Mev

3.10

考える。

 

記憶の断片を必死にかき集めて墓標をたてること。行き場のない気持ちに部屋を与えてあげること。私自身が眺めになること。自らそうしてふるまい続けること。

公平に分け与えられている言葉や文字のちょっとした羅列の違いで気分が高揚すること。愛す、普遍をわかっていながら血が出るまで壊し続けること。繊細さがいじらしいこと。それよりももっと大きな物流に乗って流れ出てくることへ対して果たして私たちはいつまで身を固めていれるだろう。

 

19歳の記憶を反芻する。2019年のひとりぼっちな空気は確かにそこにあったはずで、なんとなく友人も感じていて、お互いに沈黙しながらもその空気の中で互いについて毛づくろいしあっていた。人の気流を信じざるを得ないくらい、今とじゃ何か大きな同じ思いを抱えて、むしろそんな思いが無ければ取り残されるようだった。

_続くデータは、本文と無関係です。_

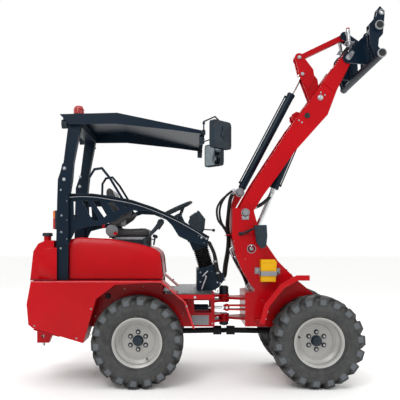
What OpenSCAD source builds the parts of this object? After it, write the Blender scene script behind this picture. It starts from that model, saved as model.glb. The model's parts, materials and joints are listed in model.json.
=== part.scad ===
// Compact articulated farmyard loader. Millimetres, +X forward, +Z up.
// Every place along X is counted from the articulation pivot, then moved by to_origin().

/* [Wheels] */
// Distance between the two axles
wheelbase = 1530; // [1500:10:1600]
// Distance between the middle planes of a left and a right tyre
track = 830; // [820:5:880]
// Diameter of a tyre over its lugs
tyre_d = 785; // [760:5:800]
// Width of a tyre
tyre_w = 260; // [230:5:264]
// Diameter over the rim flanges
rim_d = 425; // [410:5:440]
// Width between the outer faces of the rim flanges
rim_w = 228; // [200:2:240]
// Diameter of the wheel nut circle
nut_pcd = 150; // [140:2:170]
// Diameter of the stub shaft that a wheel turns on
stub_d = 60; // [50:1:70]
// Diameter of an axle tube
axle_d = 120; // [100:2:140]

/* [Frames] */
// Distance between the outer faces of the frame side plates
frame_w = 500; // [480:2:510]
// Thickness of the frame side plates
plate_t = 12; // [8:1:16]
// Height of the frames' lower edge
frame_low = 486; // [476:2:500]
// Height of the rear frame's upper edge
frame_top = 777; // [770:1:784]
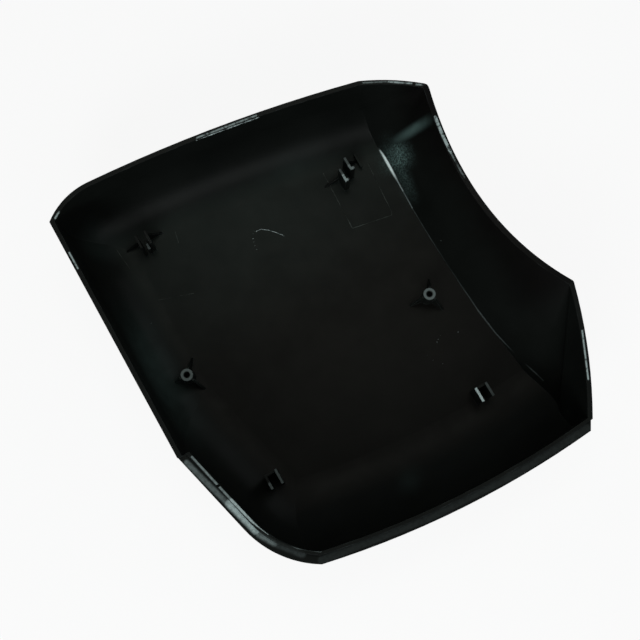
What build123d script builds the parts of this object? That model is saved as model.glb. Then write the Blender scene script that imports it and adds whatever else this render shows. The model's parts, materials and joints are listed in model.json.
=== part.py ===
from build123d import *
import math
import os

# Back cover of a vehicle mirror: one moulded shell, lying on its outer face with the open side up.
# X runs along the rows of clips, Y from the stepped lip to the plain edge, and Z out of the opening.
# Sizes are in millimetres and angles in degrees. A plan place is an (x, y) pair.

# Shell
depth = 56.0
wall = 2.8
wall_draft = 2.5
right_draft = 5.0

# Corners of the rim, and the points where two arcs of one edge meet
left_edge = -115.0
top_left = (-115.0, 122.5)
top_shoulder = (-84.0, 133.2)
top_right = (88.8, 108.2)
scoop_top = (124.8, 85.4)
scoop_bottom = (136.0, -62.3)
lower_right = (98.5, -141.6)
bottom_left = (-72.9, -129.6)
lip_bend = (-101.6, -91.1)
lip_start = (-115.0, -37.5)

# How far each edge of the rim bows out from its chord
top_bow = 4.0
short_edge_bow = 1.6
short_foot_bow = 0.2
ramp_bow = -3.5
right_edge_bow = 3.2
bottom_bow = 6.6

# Straight part of each wall above the rounding that joins it to the floor, measured on the outside
left_straight = 24.0
top_straight = 22.0
bottom_straight = 6.0
lip_straight = 16.0

# Ramp that rises from a sharp crease in the floor, and the scoop in its free edge
crease_top = (92.9, 81.0)
crease_bottom = (97.7, -97.5)
crease_bow = -4.9
scoop_dip = 12.0

# Rounding of the ramp into the two walls beside it, which narrows from the floor to the rim
ramp_top_blend = 60.0
ramp_bottom_blend = 70.0
scoop_corner = 3.0

# Stepped lip: a shoulder that the mating shell sits on, with a tongue inside it
lip_width = 7.2
lip_depth = 9.0
lip_flare = 45.0
tongue_width = 2.0
tongue_height = 2.6
nick_place = (-103.2, -62.6)
nick_width = 1.6

# Screw bosses
boss_places = ((-90.0, 8.5), (66.4, -22.3))
boss_height = 14.0
boss_radius = 4.0
pilot_radius = 1.7
pilot_depth = 11.0
gusset_count = 3
gusset_turn = 54.0
gusset_reach = 12.6
gusset_thickness = 1.3
gusset_drop = 1.0

# Lower clips: two prongs joined by a back web, open towards the stepped lip
lower_clip_places = ((-74.3, -73.9), (63.1, -91.9))
clip_height = 20.0
clip_length = 9.6
clip_gap = 5.6
prong_thickness = 1.5
web_thickness = 1.4
web_drop = 2.0

# Upper clips: free-standing prongs, level with each other on the left and staggered on the right
left_clip_place = (-72.8, 96.4)
right_clip_place = (60.4, 72.9)
upper_clip_length = 9.2
upper_clip_gap = 5.0
right_stagger = 5.0
nose_reach = 1.8
stop_place = (-72.3, 94.3)
stop_length = 6.0
stop_height = 12.0
guard_place = (73.4, 78.4)
guard_length = 9.6
guard_height = 5.0

# Ribs that brace the upper clips from both sides
brace_reach = 9.5
brace_height = 12.0
rib_thickness = 1.2
wing_reach = 11.0
wing_height = 7.0

# Room for construction: how far a plan region runs past the part, how far an arc runs past its ends,
# how far a drafted foot may lie from its outline, and how deep a feature's foot goes into the floor
reach = 320.0
overrun = 40.0
nearby = 12.0
sink = 0.6


def bow(start, end, rise):
    """Arc from start to end that stands out from its chord by rise, to the left of its direction."""
    start, end = Vector(*start), Vector(*end)
    heading = (end - start).normalized()
    return ThreePointArc(start, (start + end) / 2 + Vector(-heading.Y, heading.X) * rise, end)


def bow_into(start, curve):
    """Arc from start that runs smoothly into the beginning of a curve."""
    chord = curve @ 0 - Vector(*start)
    heading = curve % 0
    turn = math.atan2(heading.cross(chord).Z, heading.dot(chord))
    return bow(start, curve @ 0, chord.length / 2 * math.tan(turn / 2))


def longer(arc, extra):
    """The same arc, carried on round its centre past both its ends."""
    centre = arc.arc_center
    forward = 1 if (arc @ 0 - centre).cross(arc % 0).Z > 0 else -1
    turn = forward * math.degrees(extra / arc.radius)
    start = (arc @ 0 - centre).rotate(Axis.Z, -turn) + centre
    end = (arc @ 1 - centre).rotate(Axis.Z, turn) + centre
    return ThreePointArc(start, arc @ 0.5, end)


def moved_in(curve, inset):
    """The same arc or line, moved to the right of its direction by the inset."""
    points = []
    for place in (0, 0.5, 1):
        heading = curve % place
        points.append(curve @ place + Vector(heading.Y, -heading.X) * inset)
    straight = curve.geom_type == GeomType.LINE
    return Line(points[0], points[2]) if straight else ThreePointArc(*points)


def plan_region(curves):
    """Everything on the right-hand side of a chain of curves, which is carried on straight at both ends."""
    start, end = curves[0] @ 0, curves[-1] @ 1
    back, ahead = start - (curves[0] % 0) * reach, end + (curves[-1] % 1) * reach
    along = (end - start).normalized()
    inward = Vector(along.Y, -along.X) * reach
    return make_face(Curve() + curves + Polyline(end, ahead, ahead + inward, back + inward, back, start))


def leaning_room(curves, inset, lean):
    """Room inside one wall, from the floor to the rim, with the wall leaning out as it rises."""
    curves = [moved_in(curve, inset / math.cos(math.radians(lean))) for curve in curves]
    room = extrude(Pos(0, 0, inset) * plan_region(curves), amount=depth - inset)
    outline = Pos(0, 0, (depth + inset) / 2) * (Curve() + curves)
    upright = [face for face in room.faces() if abs(face.normal_at().Z) < 0.5]
    sides = [face for face in upright if face.distance_to(outline) < nearby]
    return draft(sides, Plane.XY.offset(depth), -lean)


def walled_room(curves, inset, straight):
    """Room inside one side wall, which is rounded into the floor below its straight part."""
    room = leaning_room(curves, inset, wall_draft)
    foot = Pos(0, 0, inset) * (Curve() + curves)
    edges = [edge for edge in room.edges().group_by(Axis.Z)[0] if edge.distance_to(foot) < nearby]
    return fillet(edges, depth - straight - inset)


def part_of(arc, start, end):
    """The part of an arc, or of its circle, between two points on it."""
    centre = arc.arc_center
    middle = ((start + end) / 2 - centre).normalized() * arc.radius
    return ThreePointArc(start, centre + middle, end)


def crossing(first, second):
    """Point where two arcs cross, or would if they were carried on past their ends."""
    found = longer(first, overrun).intersect(longer(second, overrun))
    return found.vertices()[0].center()


def rounded_corner(first, second, radius):
    """Arc that rounds the corner between two arcs, inside both."""
    centre = crossing(moved_in(first, radius), moved_in(second, radius))
    start, end = [
        arc.arc_center + (centre - arc.arc_center).normalized() * arc.radius for arc in (first, second)
    ]
    middle = ((start + end) / 2 - centre).normalized() * radius
    return ThreePointArc(start, centre + middle, end)


def ramp_plan(end_wall, ramp, right_wall, upper_blend, lower_blend):
    """Plan at one height of the room above the ramp, with the ramp rounded into the walls beside it."""
    upper = rounded_corner(end_wall, ramp, upper_blend)
    lower = rounded_corner(ramp, right_wall, lower_blend)
    end_wall = part_of(end_wall, longer(end_wall, overrun) @ 0, upper @ 0)
    right_wall = part_of(right_wall, lower @ 1, longer(right_wall, overrun) @ 1)
    return plan_region([end_wall, upper, part_of(ramp, upper @ 1, lower @ 0), lower, right_wall])


def ramp_room(inset):
    """Room above the ramp and inside the walls at its two ends."""
    lean = math.atan2((ramp_edge @ 0.5 - crease @ 0.5).length, depth)
    ramp_inset = inset / math.cos(lean)
    rim_blend = scoop_corner + wall
    plans = []
    for height, end_wall, ramp, upper_blend, lower_blend in (
        (0, short_foot, crease, ramp_top_blend, ramp_bottom_blend),
        (depth, short_edge, ramp_edge, rim_blend, rim_blend),
    ):
        walls = []
        for curve, tilt in ((end_wall, math.radians(wall_draft)), (right_edge, math.radians(right_draft))):
            walls.append(moved_in(curve, inset / math.cos(tilt) + (depth - height) * math.tan(tilt)))
        blends = upper_blend - inset, lower_blend - inset
        plans.append(Pos(0, 0, height) * ramp_plan(walls[0], moved_in(ramp, ramp_inset), walls[1], *blends))
    return loft(plans, ruled=True)


def hollow(inset):
    """Room inside all the walls: the outer form of the cover at no inset, its inside at one wall."""
    room = walled_room(bottom_edge, inset, bottom_straight)
    room &= walled_room(left_side, inset, left_straight)
    room &= walled_room(lip_edge, inset, lip_straight)
    room &= walled_room(top_edge, inset, top_straight)
    return room & ramp_room(inset)


def scoop():
    """Round cutter that dips into the free edge of the ramp and leaves it at the two corners."""
    chord = Line(scoop_top, scoop_bottom)
    radius = (chord.length**2 / 4 + scoop_dip**2) / (2 * scoop_dip)
    heading = chord % 0
    centre = (chord @ 0.5) + Vector(0, 0, depth - scoop_dip + radius)
    return Plane(origin=centre, z_dir=Vector(-heading.Y, heading.X)) * Cylinder(radius, 2 * overrun)


def lip_room(inset, lean):
    """Room inside the two edges that carry the stepped lip."""
    return leaning_room(bottom_edge, inset, lean) & leaning_room(lip_edge, inset, lean)


def rim_band(form, height):
    """Top of the outer form down to a height below the rim, along the stepped lip only."""
    side = 2 * reach
    band = Pos(0, lip_start[1] - side / 2, depth) * Box(side, side, 2 * height)
    return form & band


def stepped_lip(shell, form):
    """The shell with its rim thickened inwards along the lip and cut back to a shoulder outside the tongue."""
    under = (lip_width + lip_depth) * math.cos(math.radians(lip_flare))
    thick = rim_band(form, lip_depth + lip_width)
    thick = thick - lip_room(lip_width, wall_draft) - lip_room(under, -lip_flare)
    step = rim_band(form, tongue_height) - lip_room(lip_width - tongue_width, wall_draft)
    nick = Pos(*nick_place, depth) * Box(2 * lip_width, nick_width, 2 * tongue_height)
    return shell + thick - step - nick


def boss(place):
    """Screw boss with gussets round it and a blind pilot hole."""
    post = Pos(0, 0, wall + (boss_height - sink) / 2) * Cylinder(boss_radius, boss_height + sink)
    outline = Polyline(
        (0, -sink),
        (gusset_reach, -sink),
        (gusset_reach, 0),
        (boss_radius + gusset_drop, boss_height - gusset_drop),
        (0, boss_height - gusset_drop),
        close=True,
    )
    plate = extrude(Plane.XZ * make_face(outline), amount=gusset_thickness / 2, both=True)
    for number in range(gusset_count):
        post += Pos(0, 0, wall) * Rot(0, 0, gusset_turn + number * 360 / gusset_count) * plate
    return Pos(*place, 0) * post


def pilot_hole(place):
    """Blind hole for the screw, down from the top of a boss."""
    return Pos(*place, wall + boss_height - pilot_depth / 2) * Cylinder(pilot_radius, pilot_depth)


def plate(place, length, height, thickness):
    """Upright plate along Y, centred on a plan place, with its foot in the floor."""
    return Pos(*place, wall + (height - sink) / 2) * Box(thickness, length, height + sink)


def lower_clip(place):
    """Two prongs and the web behind them."""
    block = plate(place, clip_length, clip_height, clip_gap + 2 * prong_thickness)
    gap = plate((place[0], place[1] - web_thickness), clip_length, clip_height, clip_gap)
    web_top = Pos(*place, wall + clip_height) * Box(clip_gap, clip_length, 2 * web_drop)
    return block - gap - web_top


def nose(place):
    """Short return at the lip end of a prong, which keeps the mating tab from sliding out."""
    end = place[1] - (upper_clip_length - prong_thickness) / 2
    return plate((place[0] + nose_reach / 2, end), prong_thickness, clip_height, nose_reach + prong_thickness)


def brace(reach_out, height, side):
    """Triangular rib that stands beside a prong and runs down to the floor."""
    outline = Polyline((0, -sink), (reach_out, -sink), (reach_out, 0), (0, height), close=True)
    rib = extrude(Plane.XZ * make_face(outline), amount=rib_thickness / 2, both=True)
    return rib if side > 0 else mirror(rib, about=Plane.YZ)


def upper_clip(place, stagger):
    """Two prongs, the right one set back by the stagger, with a tall brace on its right and a low wing on the left."""
    half = (upper_clip_gap + prong_thickness) / 2
    back = (upper_clip_length - rib_thickness) / 2
    left = (place[0] - half, place[1] - stagger / 2)
    right = (place[0] + half, place[1] + stagger / 2)
    pair = plate(left, upper_clip_length, clip_height, prong_thickness)
    pair += plate(right, upper_clip_length, clip_height, prong_thickness)
    pair += Pos(left[0], left[1] + back, wall) * brace(wing_reach, wing_height, -1)
    pair += Pos(right[0], right[1] + back, wall) * brace(brace_reach, brace_height, 1)
    if stagger > 0:
        pair += nose(left) + nose(right)
    return pair


left_side = [Line((left_edge, -overrun), (left_edge, overrun))]
main_top = bow(top_shoulder, top_right, top_bow)
top_edge = [bow_into(top_left, main_top), main_top]
short_edge = bow(top_right, scoop_top, short_edge_bow)
short_foot = bow(top_right, scoop_top, short_foot_bow)
ramp_edge = bow(scoop_top, scoop_bottom, ramp_bow)
crease = bow(crease_top, crease_bottom, crease_bow)
right_edge = bow(scoop_bottom, lower_right, right_edge_bow)
bottom_edge = [bow(lower_right, bottom_left, bottom_bow)]
lip_side = Line(lip_bend, lip_start)
lip_edge = [bow_into(bottom_left, lip_side), lip_side]

outer_form = hollow(0)
inner_form = hollow(wall)
cover = stepped_lip(outer_form - inner_form - scoop(), outer_form)
for boss_place in boss_places:
    cover += boss(boss_place) & outer_form
for boss_place in boss_places:
    cover -= pilot_hole(boss_place)
for clip_place in lower_clip_places:
    cover += lower_clip(clip_place) & outer_form
cover += upper_clip(left_clip_place, 0) & outer_form
cover += plate(stop_place, stop_length, stop_height, prong_thickness) & outer_form
cover += upper_clip(right_clip_place, right_stagger) & outer_form
cover += plate(guard_place, guard_length, guard_height, rib_thickness) & outer_form

os.makedirs("parts", exist_ok=True)
export_step(cover, "parts/back_cover.step")
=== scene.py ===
import json
import logging
import math
import random
from dataclasses import dataclass, field
from enum import Enum
from typing import Dict, List, Sequence, Tuple, Union

import bpy
from mathutils import Matrix, Vector


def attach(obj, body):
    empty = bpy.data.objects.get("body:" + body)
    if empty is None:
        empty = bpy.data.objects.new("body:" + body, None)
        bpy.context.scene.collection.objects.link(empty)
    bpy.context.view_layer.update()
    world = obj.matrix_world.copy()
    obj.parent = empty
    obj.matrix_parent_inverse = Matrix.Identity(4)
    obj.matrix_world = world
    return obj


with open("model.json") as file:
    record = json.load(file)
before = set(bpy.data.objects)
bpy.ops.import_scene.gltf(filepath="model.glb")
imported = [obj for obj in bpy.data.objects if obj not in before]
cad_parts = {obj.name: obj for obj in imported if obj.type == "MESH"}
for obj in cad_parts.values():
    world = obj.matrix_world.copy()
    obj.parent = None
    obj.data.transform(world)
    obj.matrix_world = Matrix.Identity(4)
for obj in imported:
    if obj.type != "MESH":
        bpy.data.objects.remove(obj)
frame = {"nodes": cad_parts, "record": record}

Plan = Tuple[float, float]
Point = Tuple[float, float, float]
Colour = Tuple[float, float, float]
Range = Tuple[float, float]
Socket = bpy.types.NodeSocket
Input = Union[bpy.types.NodeSocket, float, Sequence[float]]

LOG = logging.getLogger("mirror_back_cover")
MM = 0.001
BODY = "root"
COVER = "back_cover"
WHITE = (1.0, 1.0, 1.0)
FULL = (0.0, 1.0)


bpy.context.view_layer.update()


class Coordinates(Enum):
    """Where a pattern takes its coordinates from."""

    OBJECT = "Object"
    DIRECTION = "Generated"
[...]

2020年に新型ウィルスが流行して以降の記憶がまっさらと、ない。そんな記憶をどこか置き去りにしてきた様で、でも五感は覚えていて、身体だけが頼りな、そんな原始的な気持ちになる。

 

最近ようやく当時の友人たちと当時の自分と顔を合わせるようになれた。変わらず、お互いの気持ちはずっと沈黙したまま、気づいた時に顔をあげて合わせては笑ったりするだけだった。

 

ただそこだけしか拠り所が無かった自分とずっと決別していたけど、統合出来た。それまで、ずっと苦しかった。

 

年をとるごとに、これまで為してきた事の延長線上としての現実ががっちりと食いついて、もう他の世界線を夢想できないなと思った。それはその瞬間で出来上がった気持ちの決断の積み重ねのくせにね。いくつもの人生の通りがある中で、ひとつ、大きな綺麗な気持ちを抱えてしまえたのだったら、それにはもう勝てないんじゃないかとか。拠り所が増えてゆくのが、こんなにも怖いとか。

考える。

 

これからの事を考えようって言っていた過去が、あてもなく綺麗に見える。未来に馳せる気持ちを前面に出してきたけど、たまに弱気になってそんなことをおもう。弱気、なんて、というか、それくらい特別だった。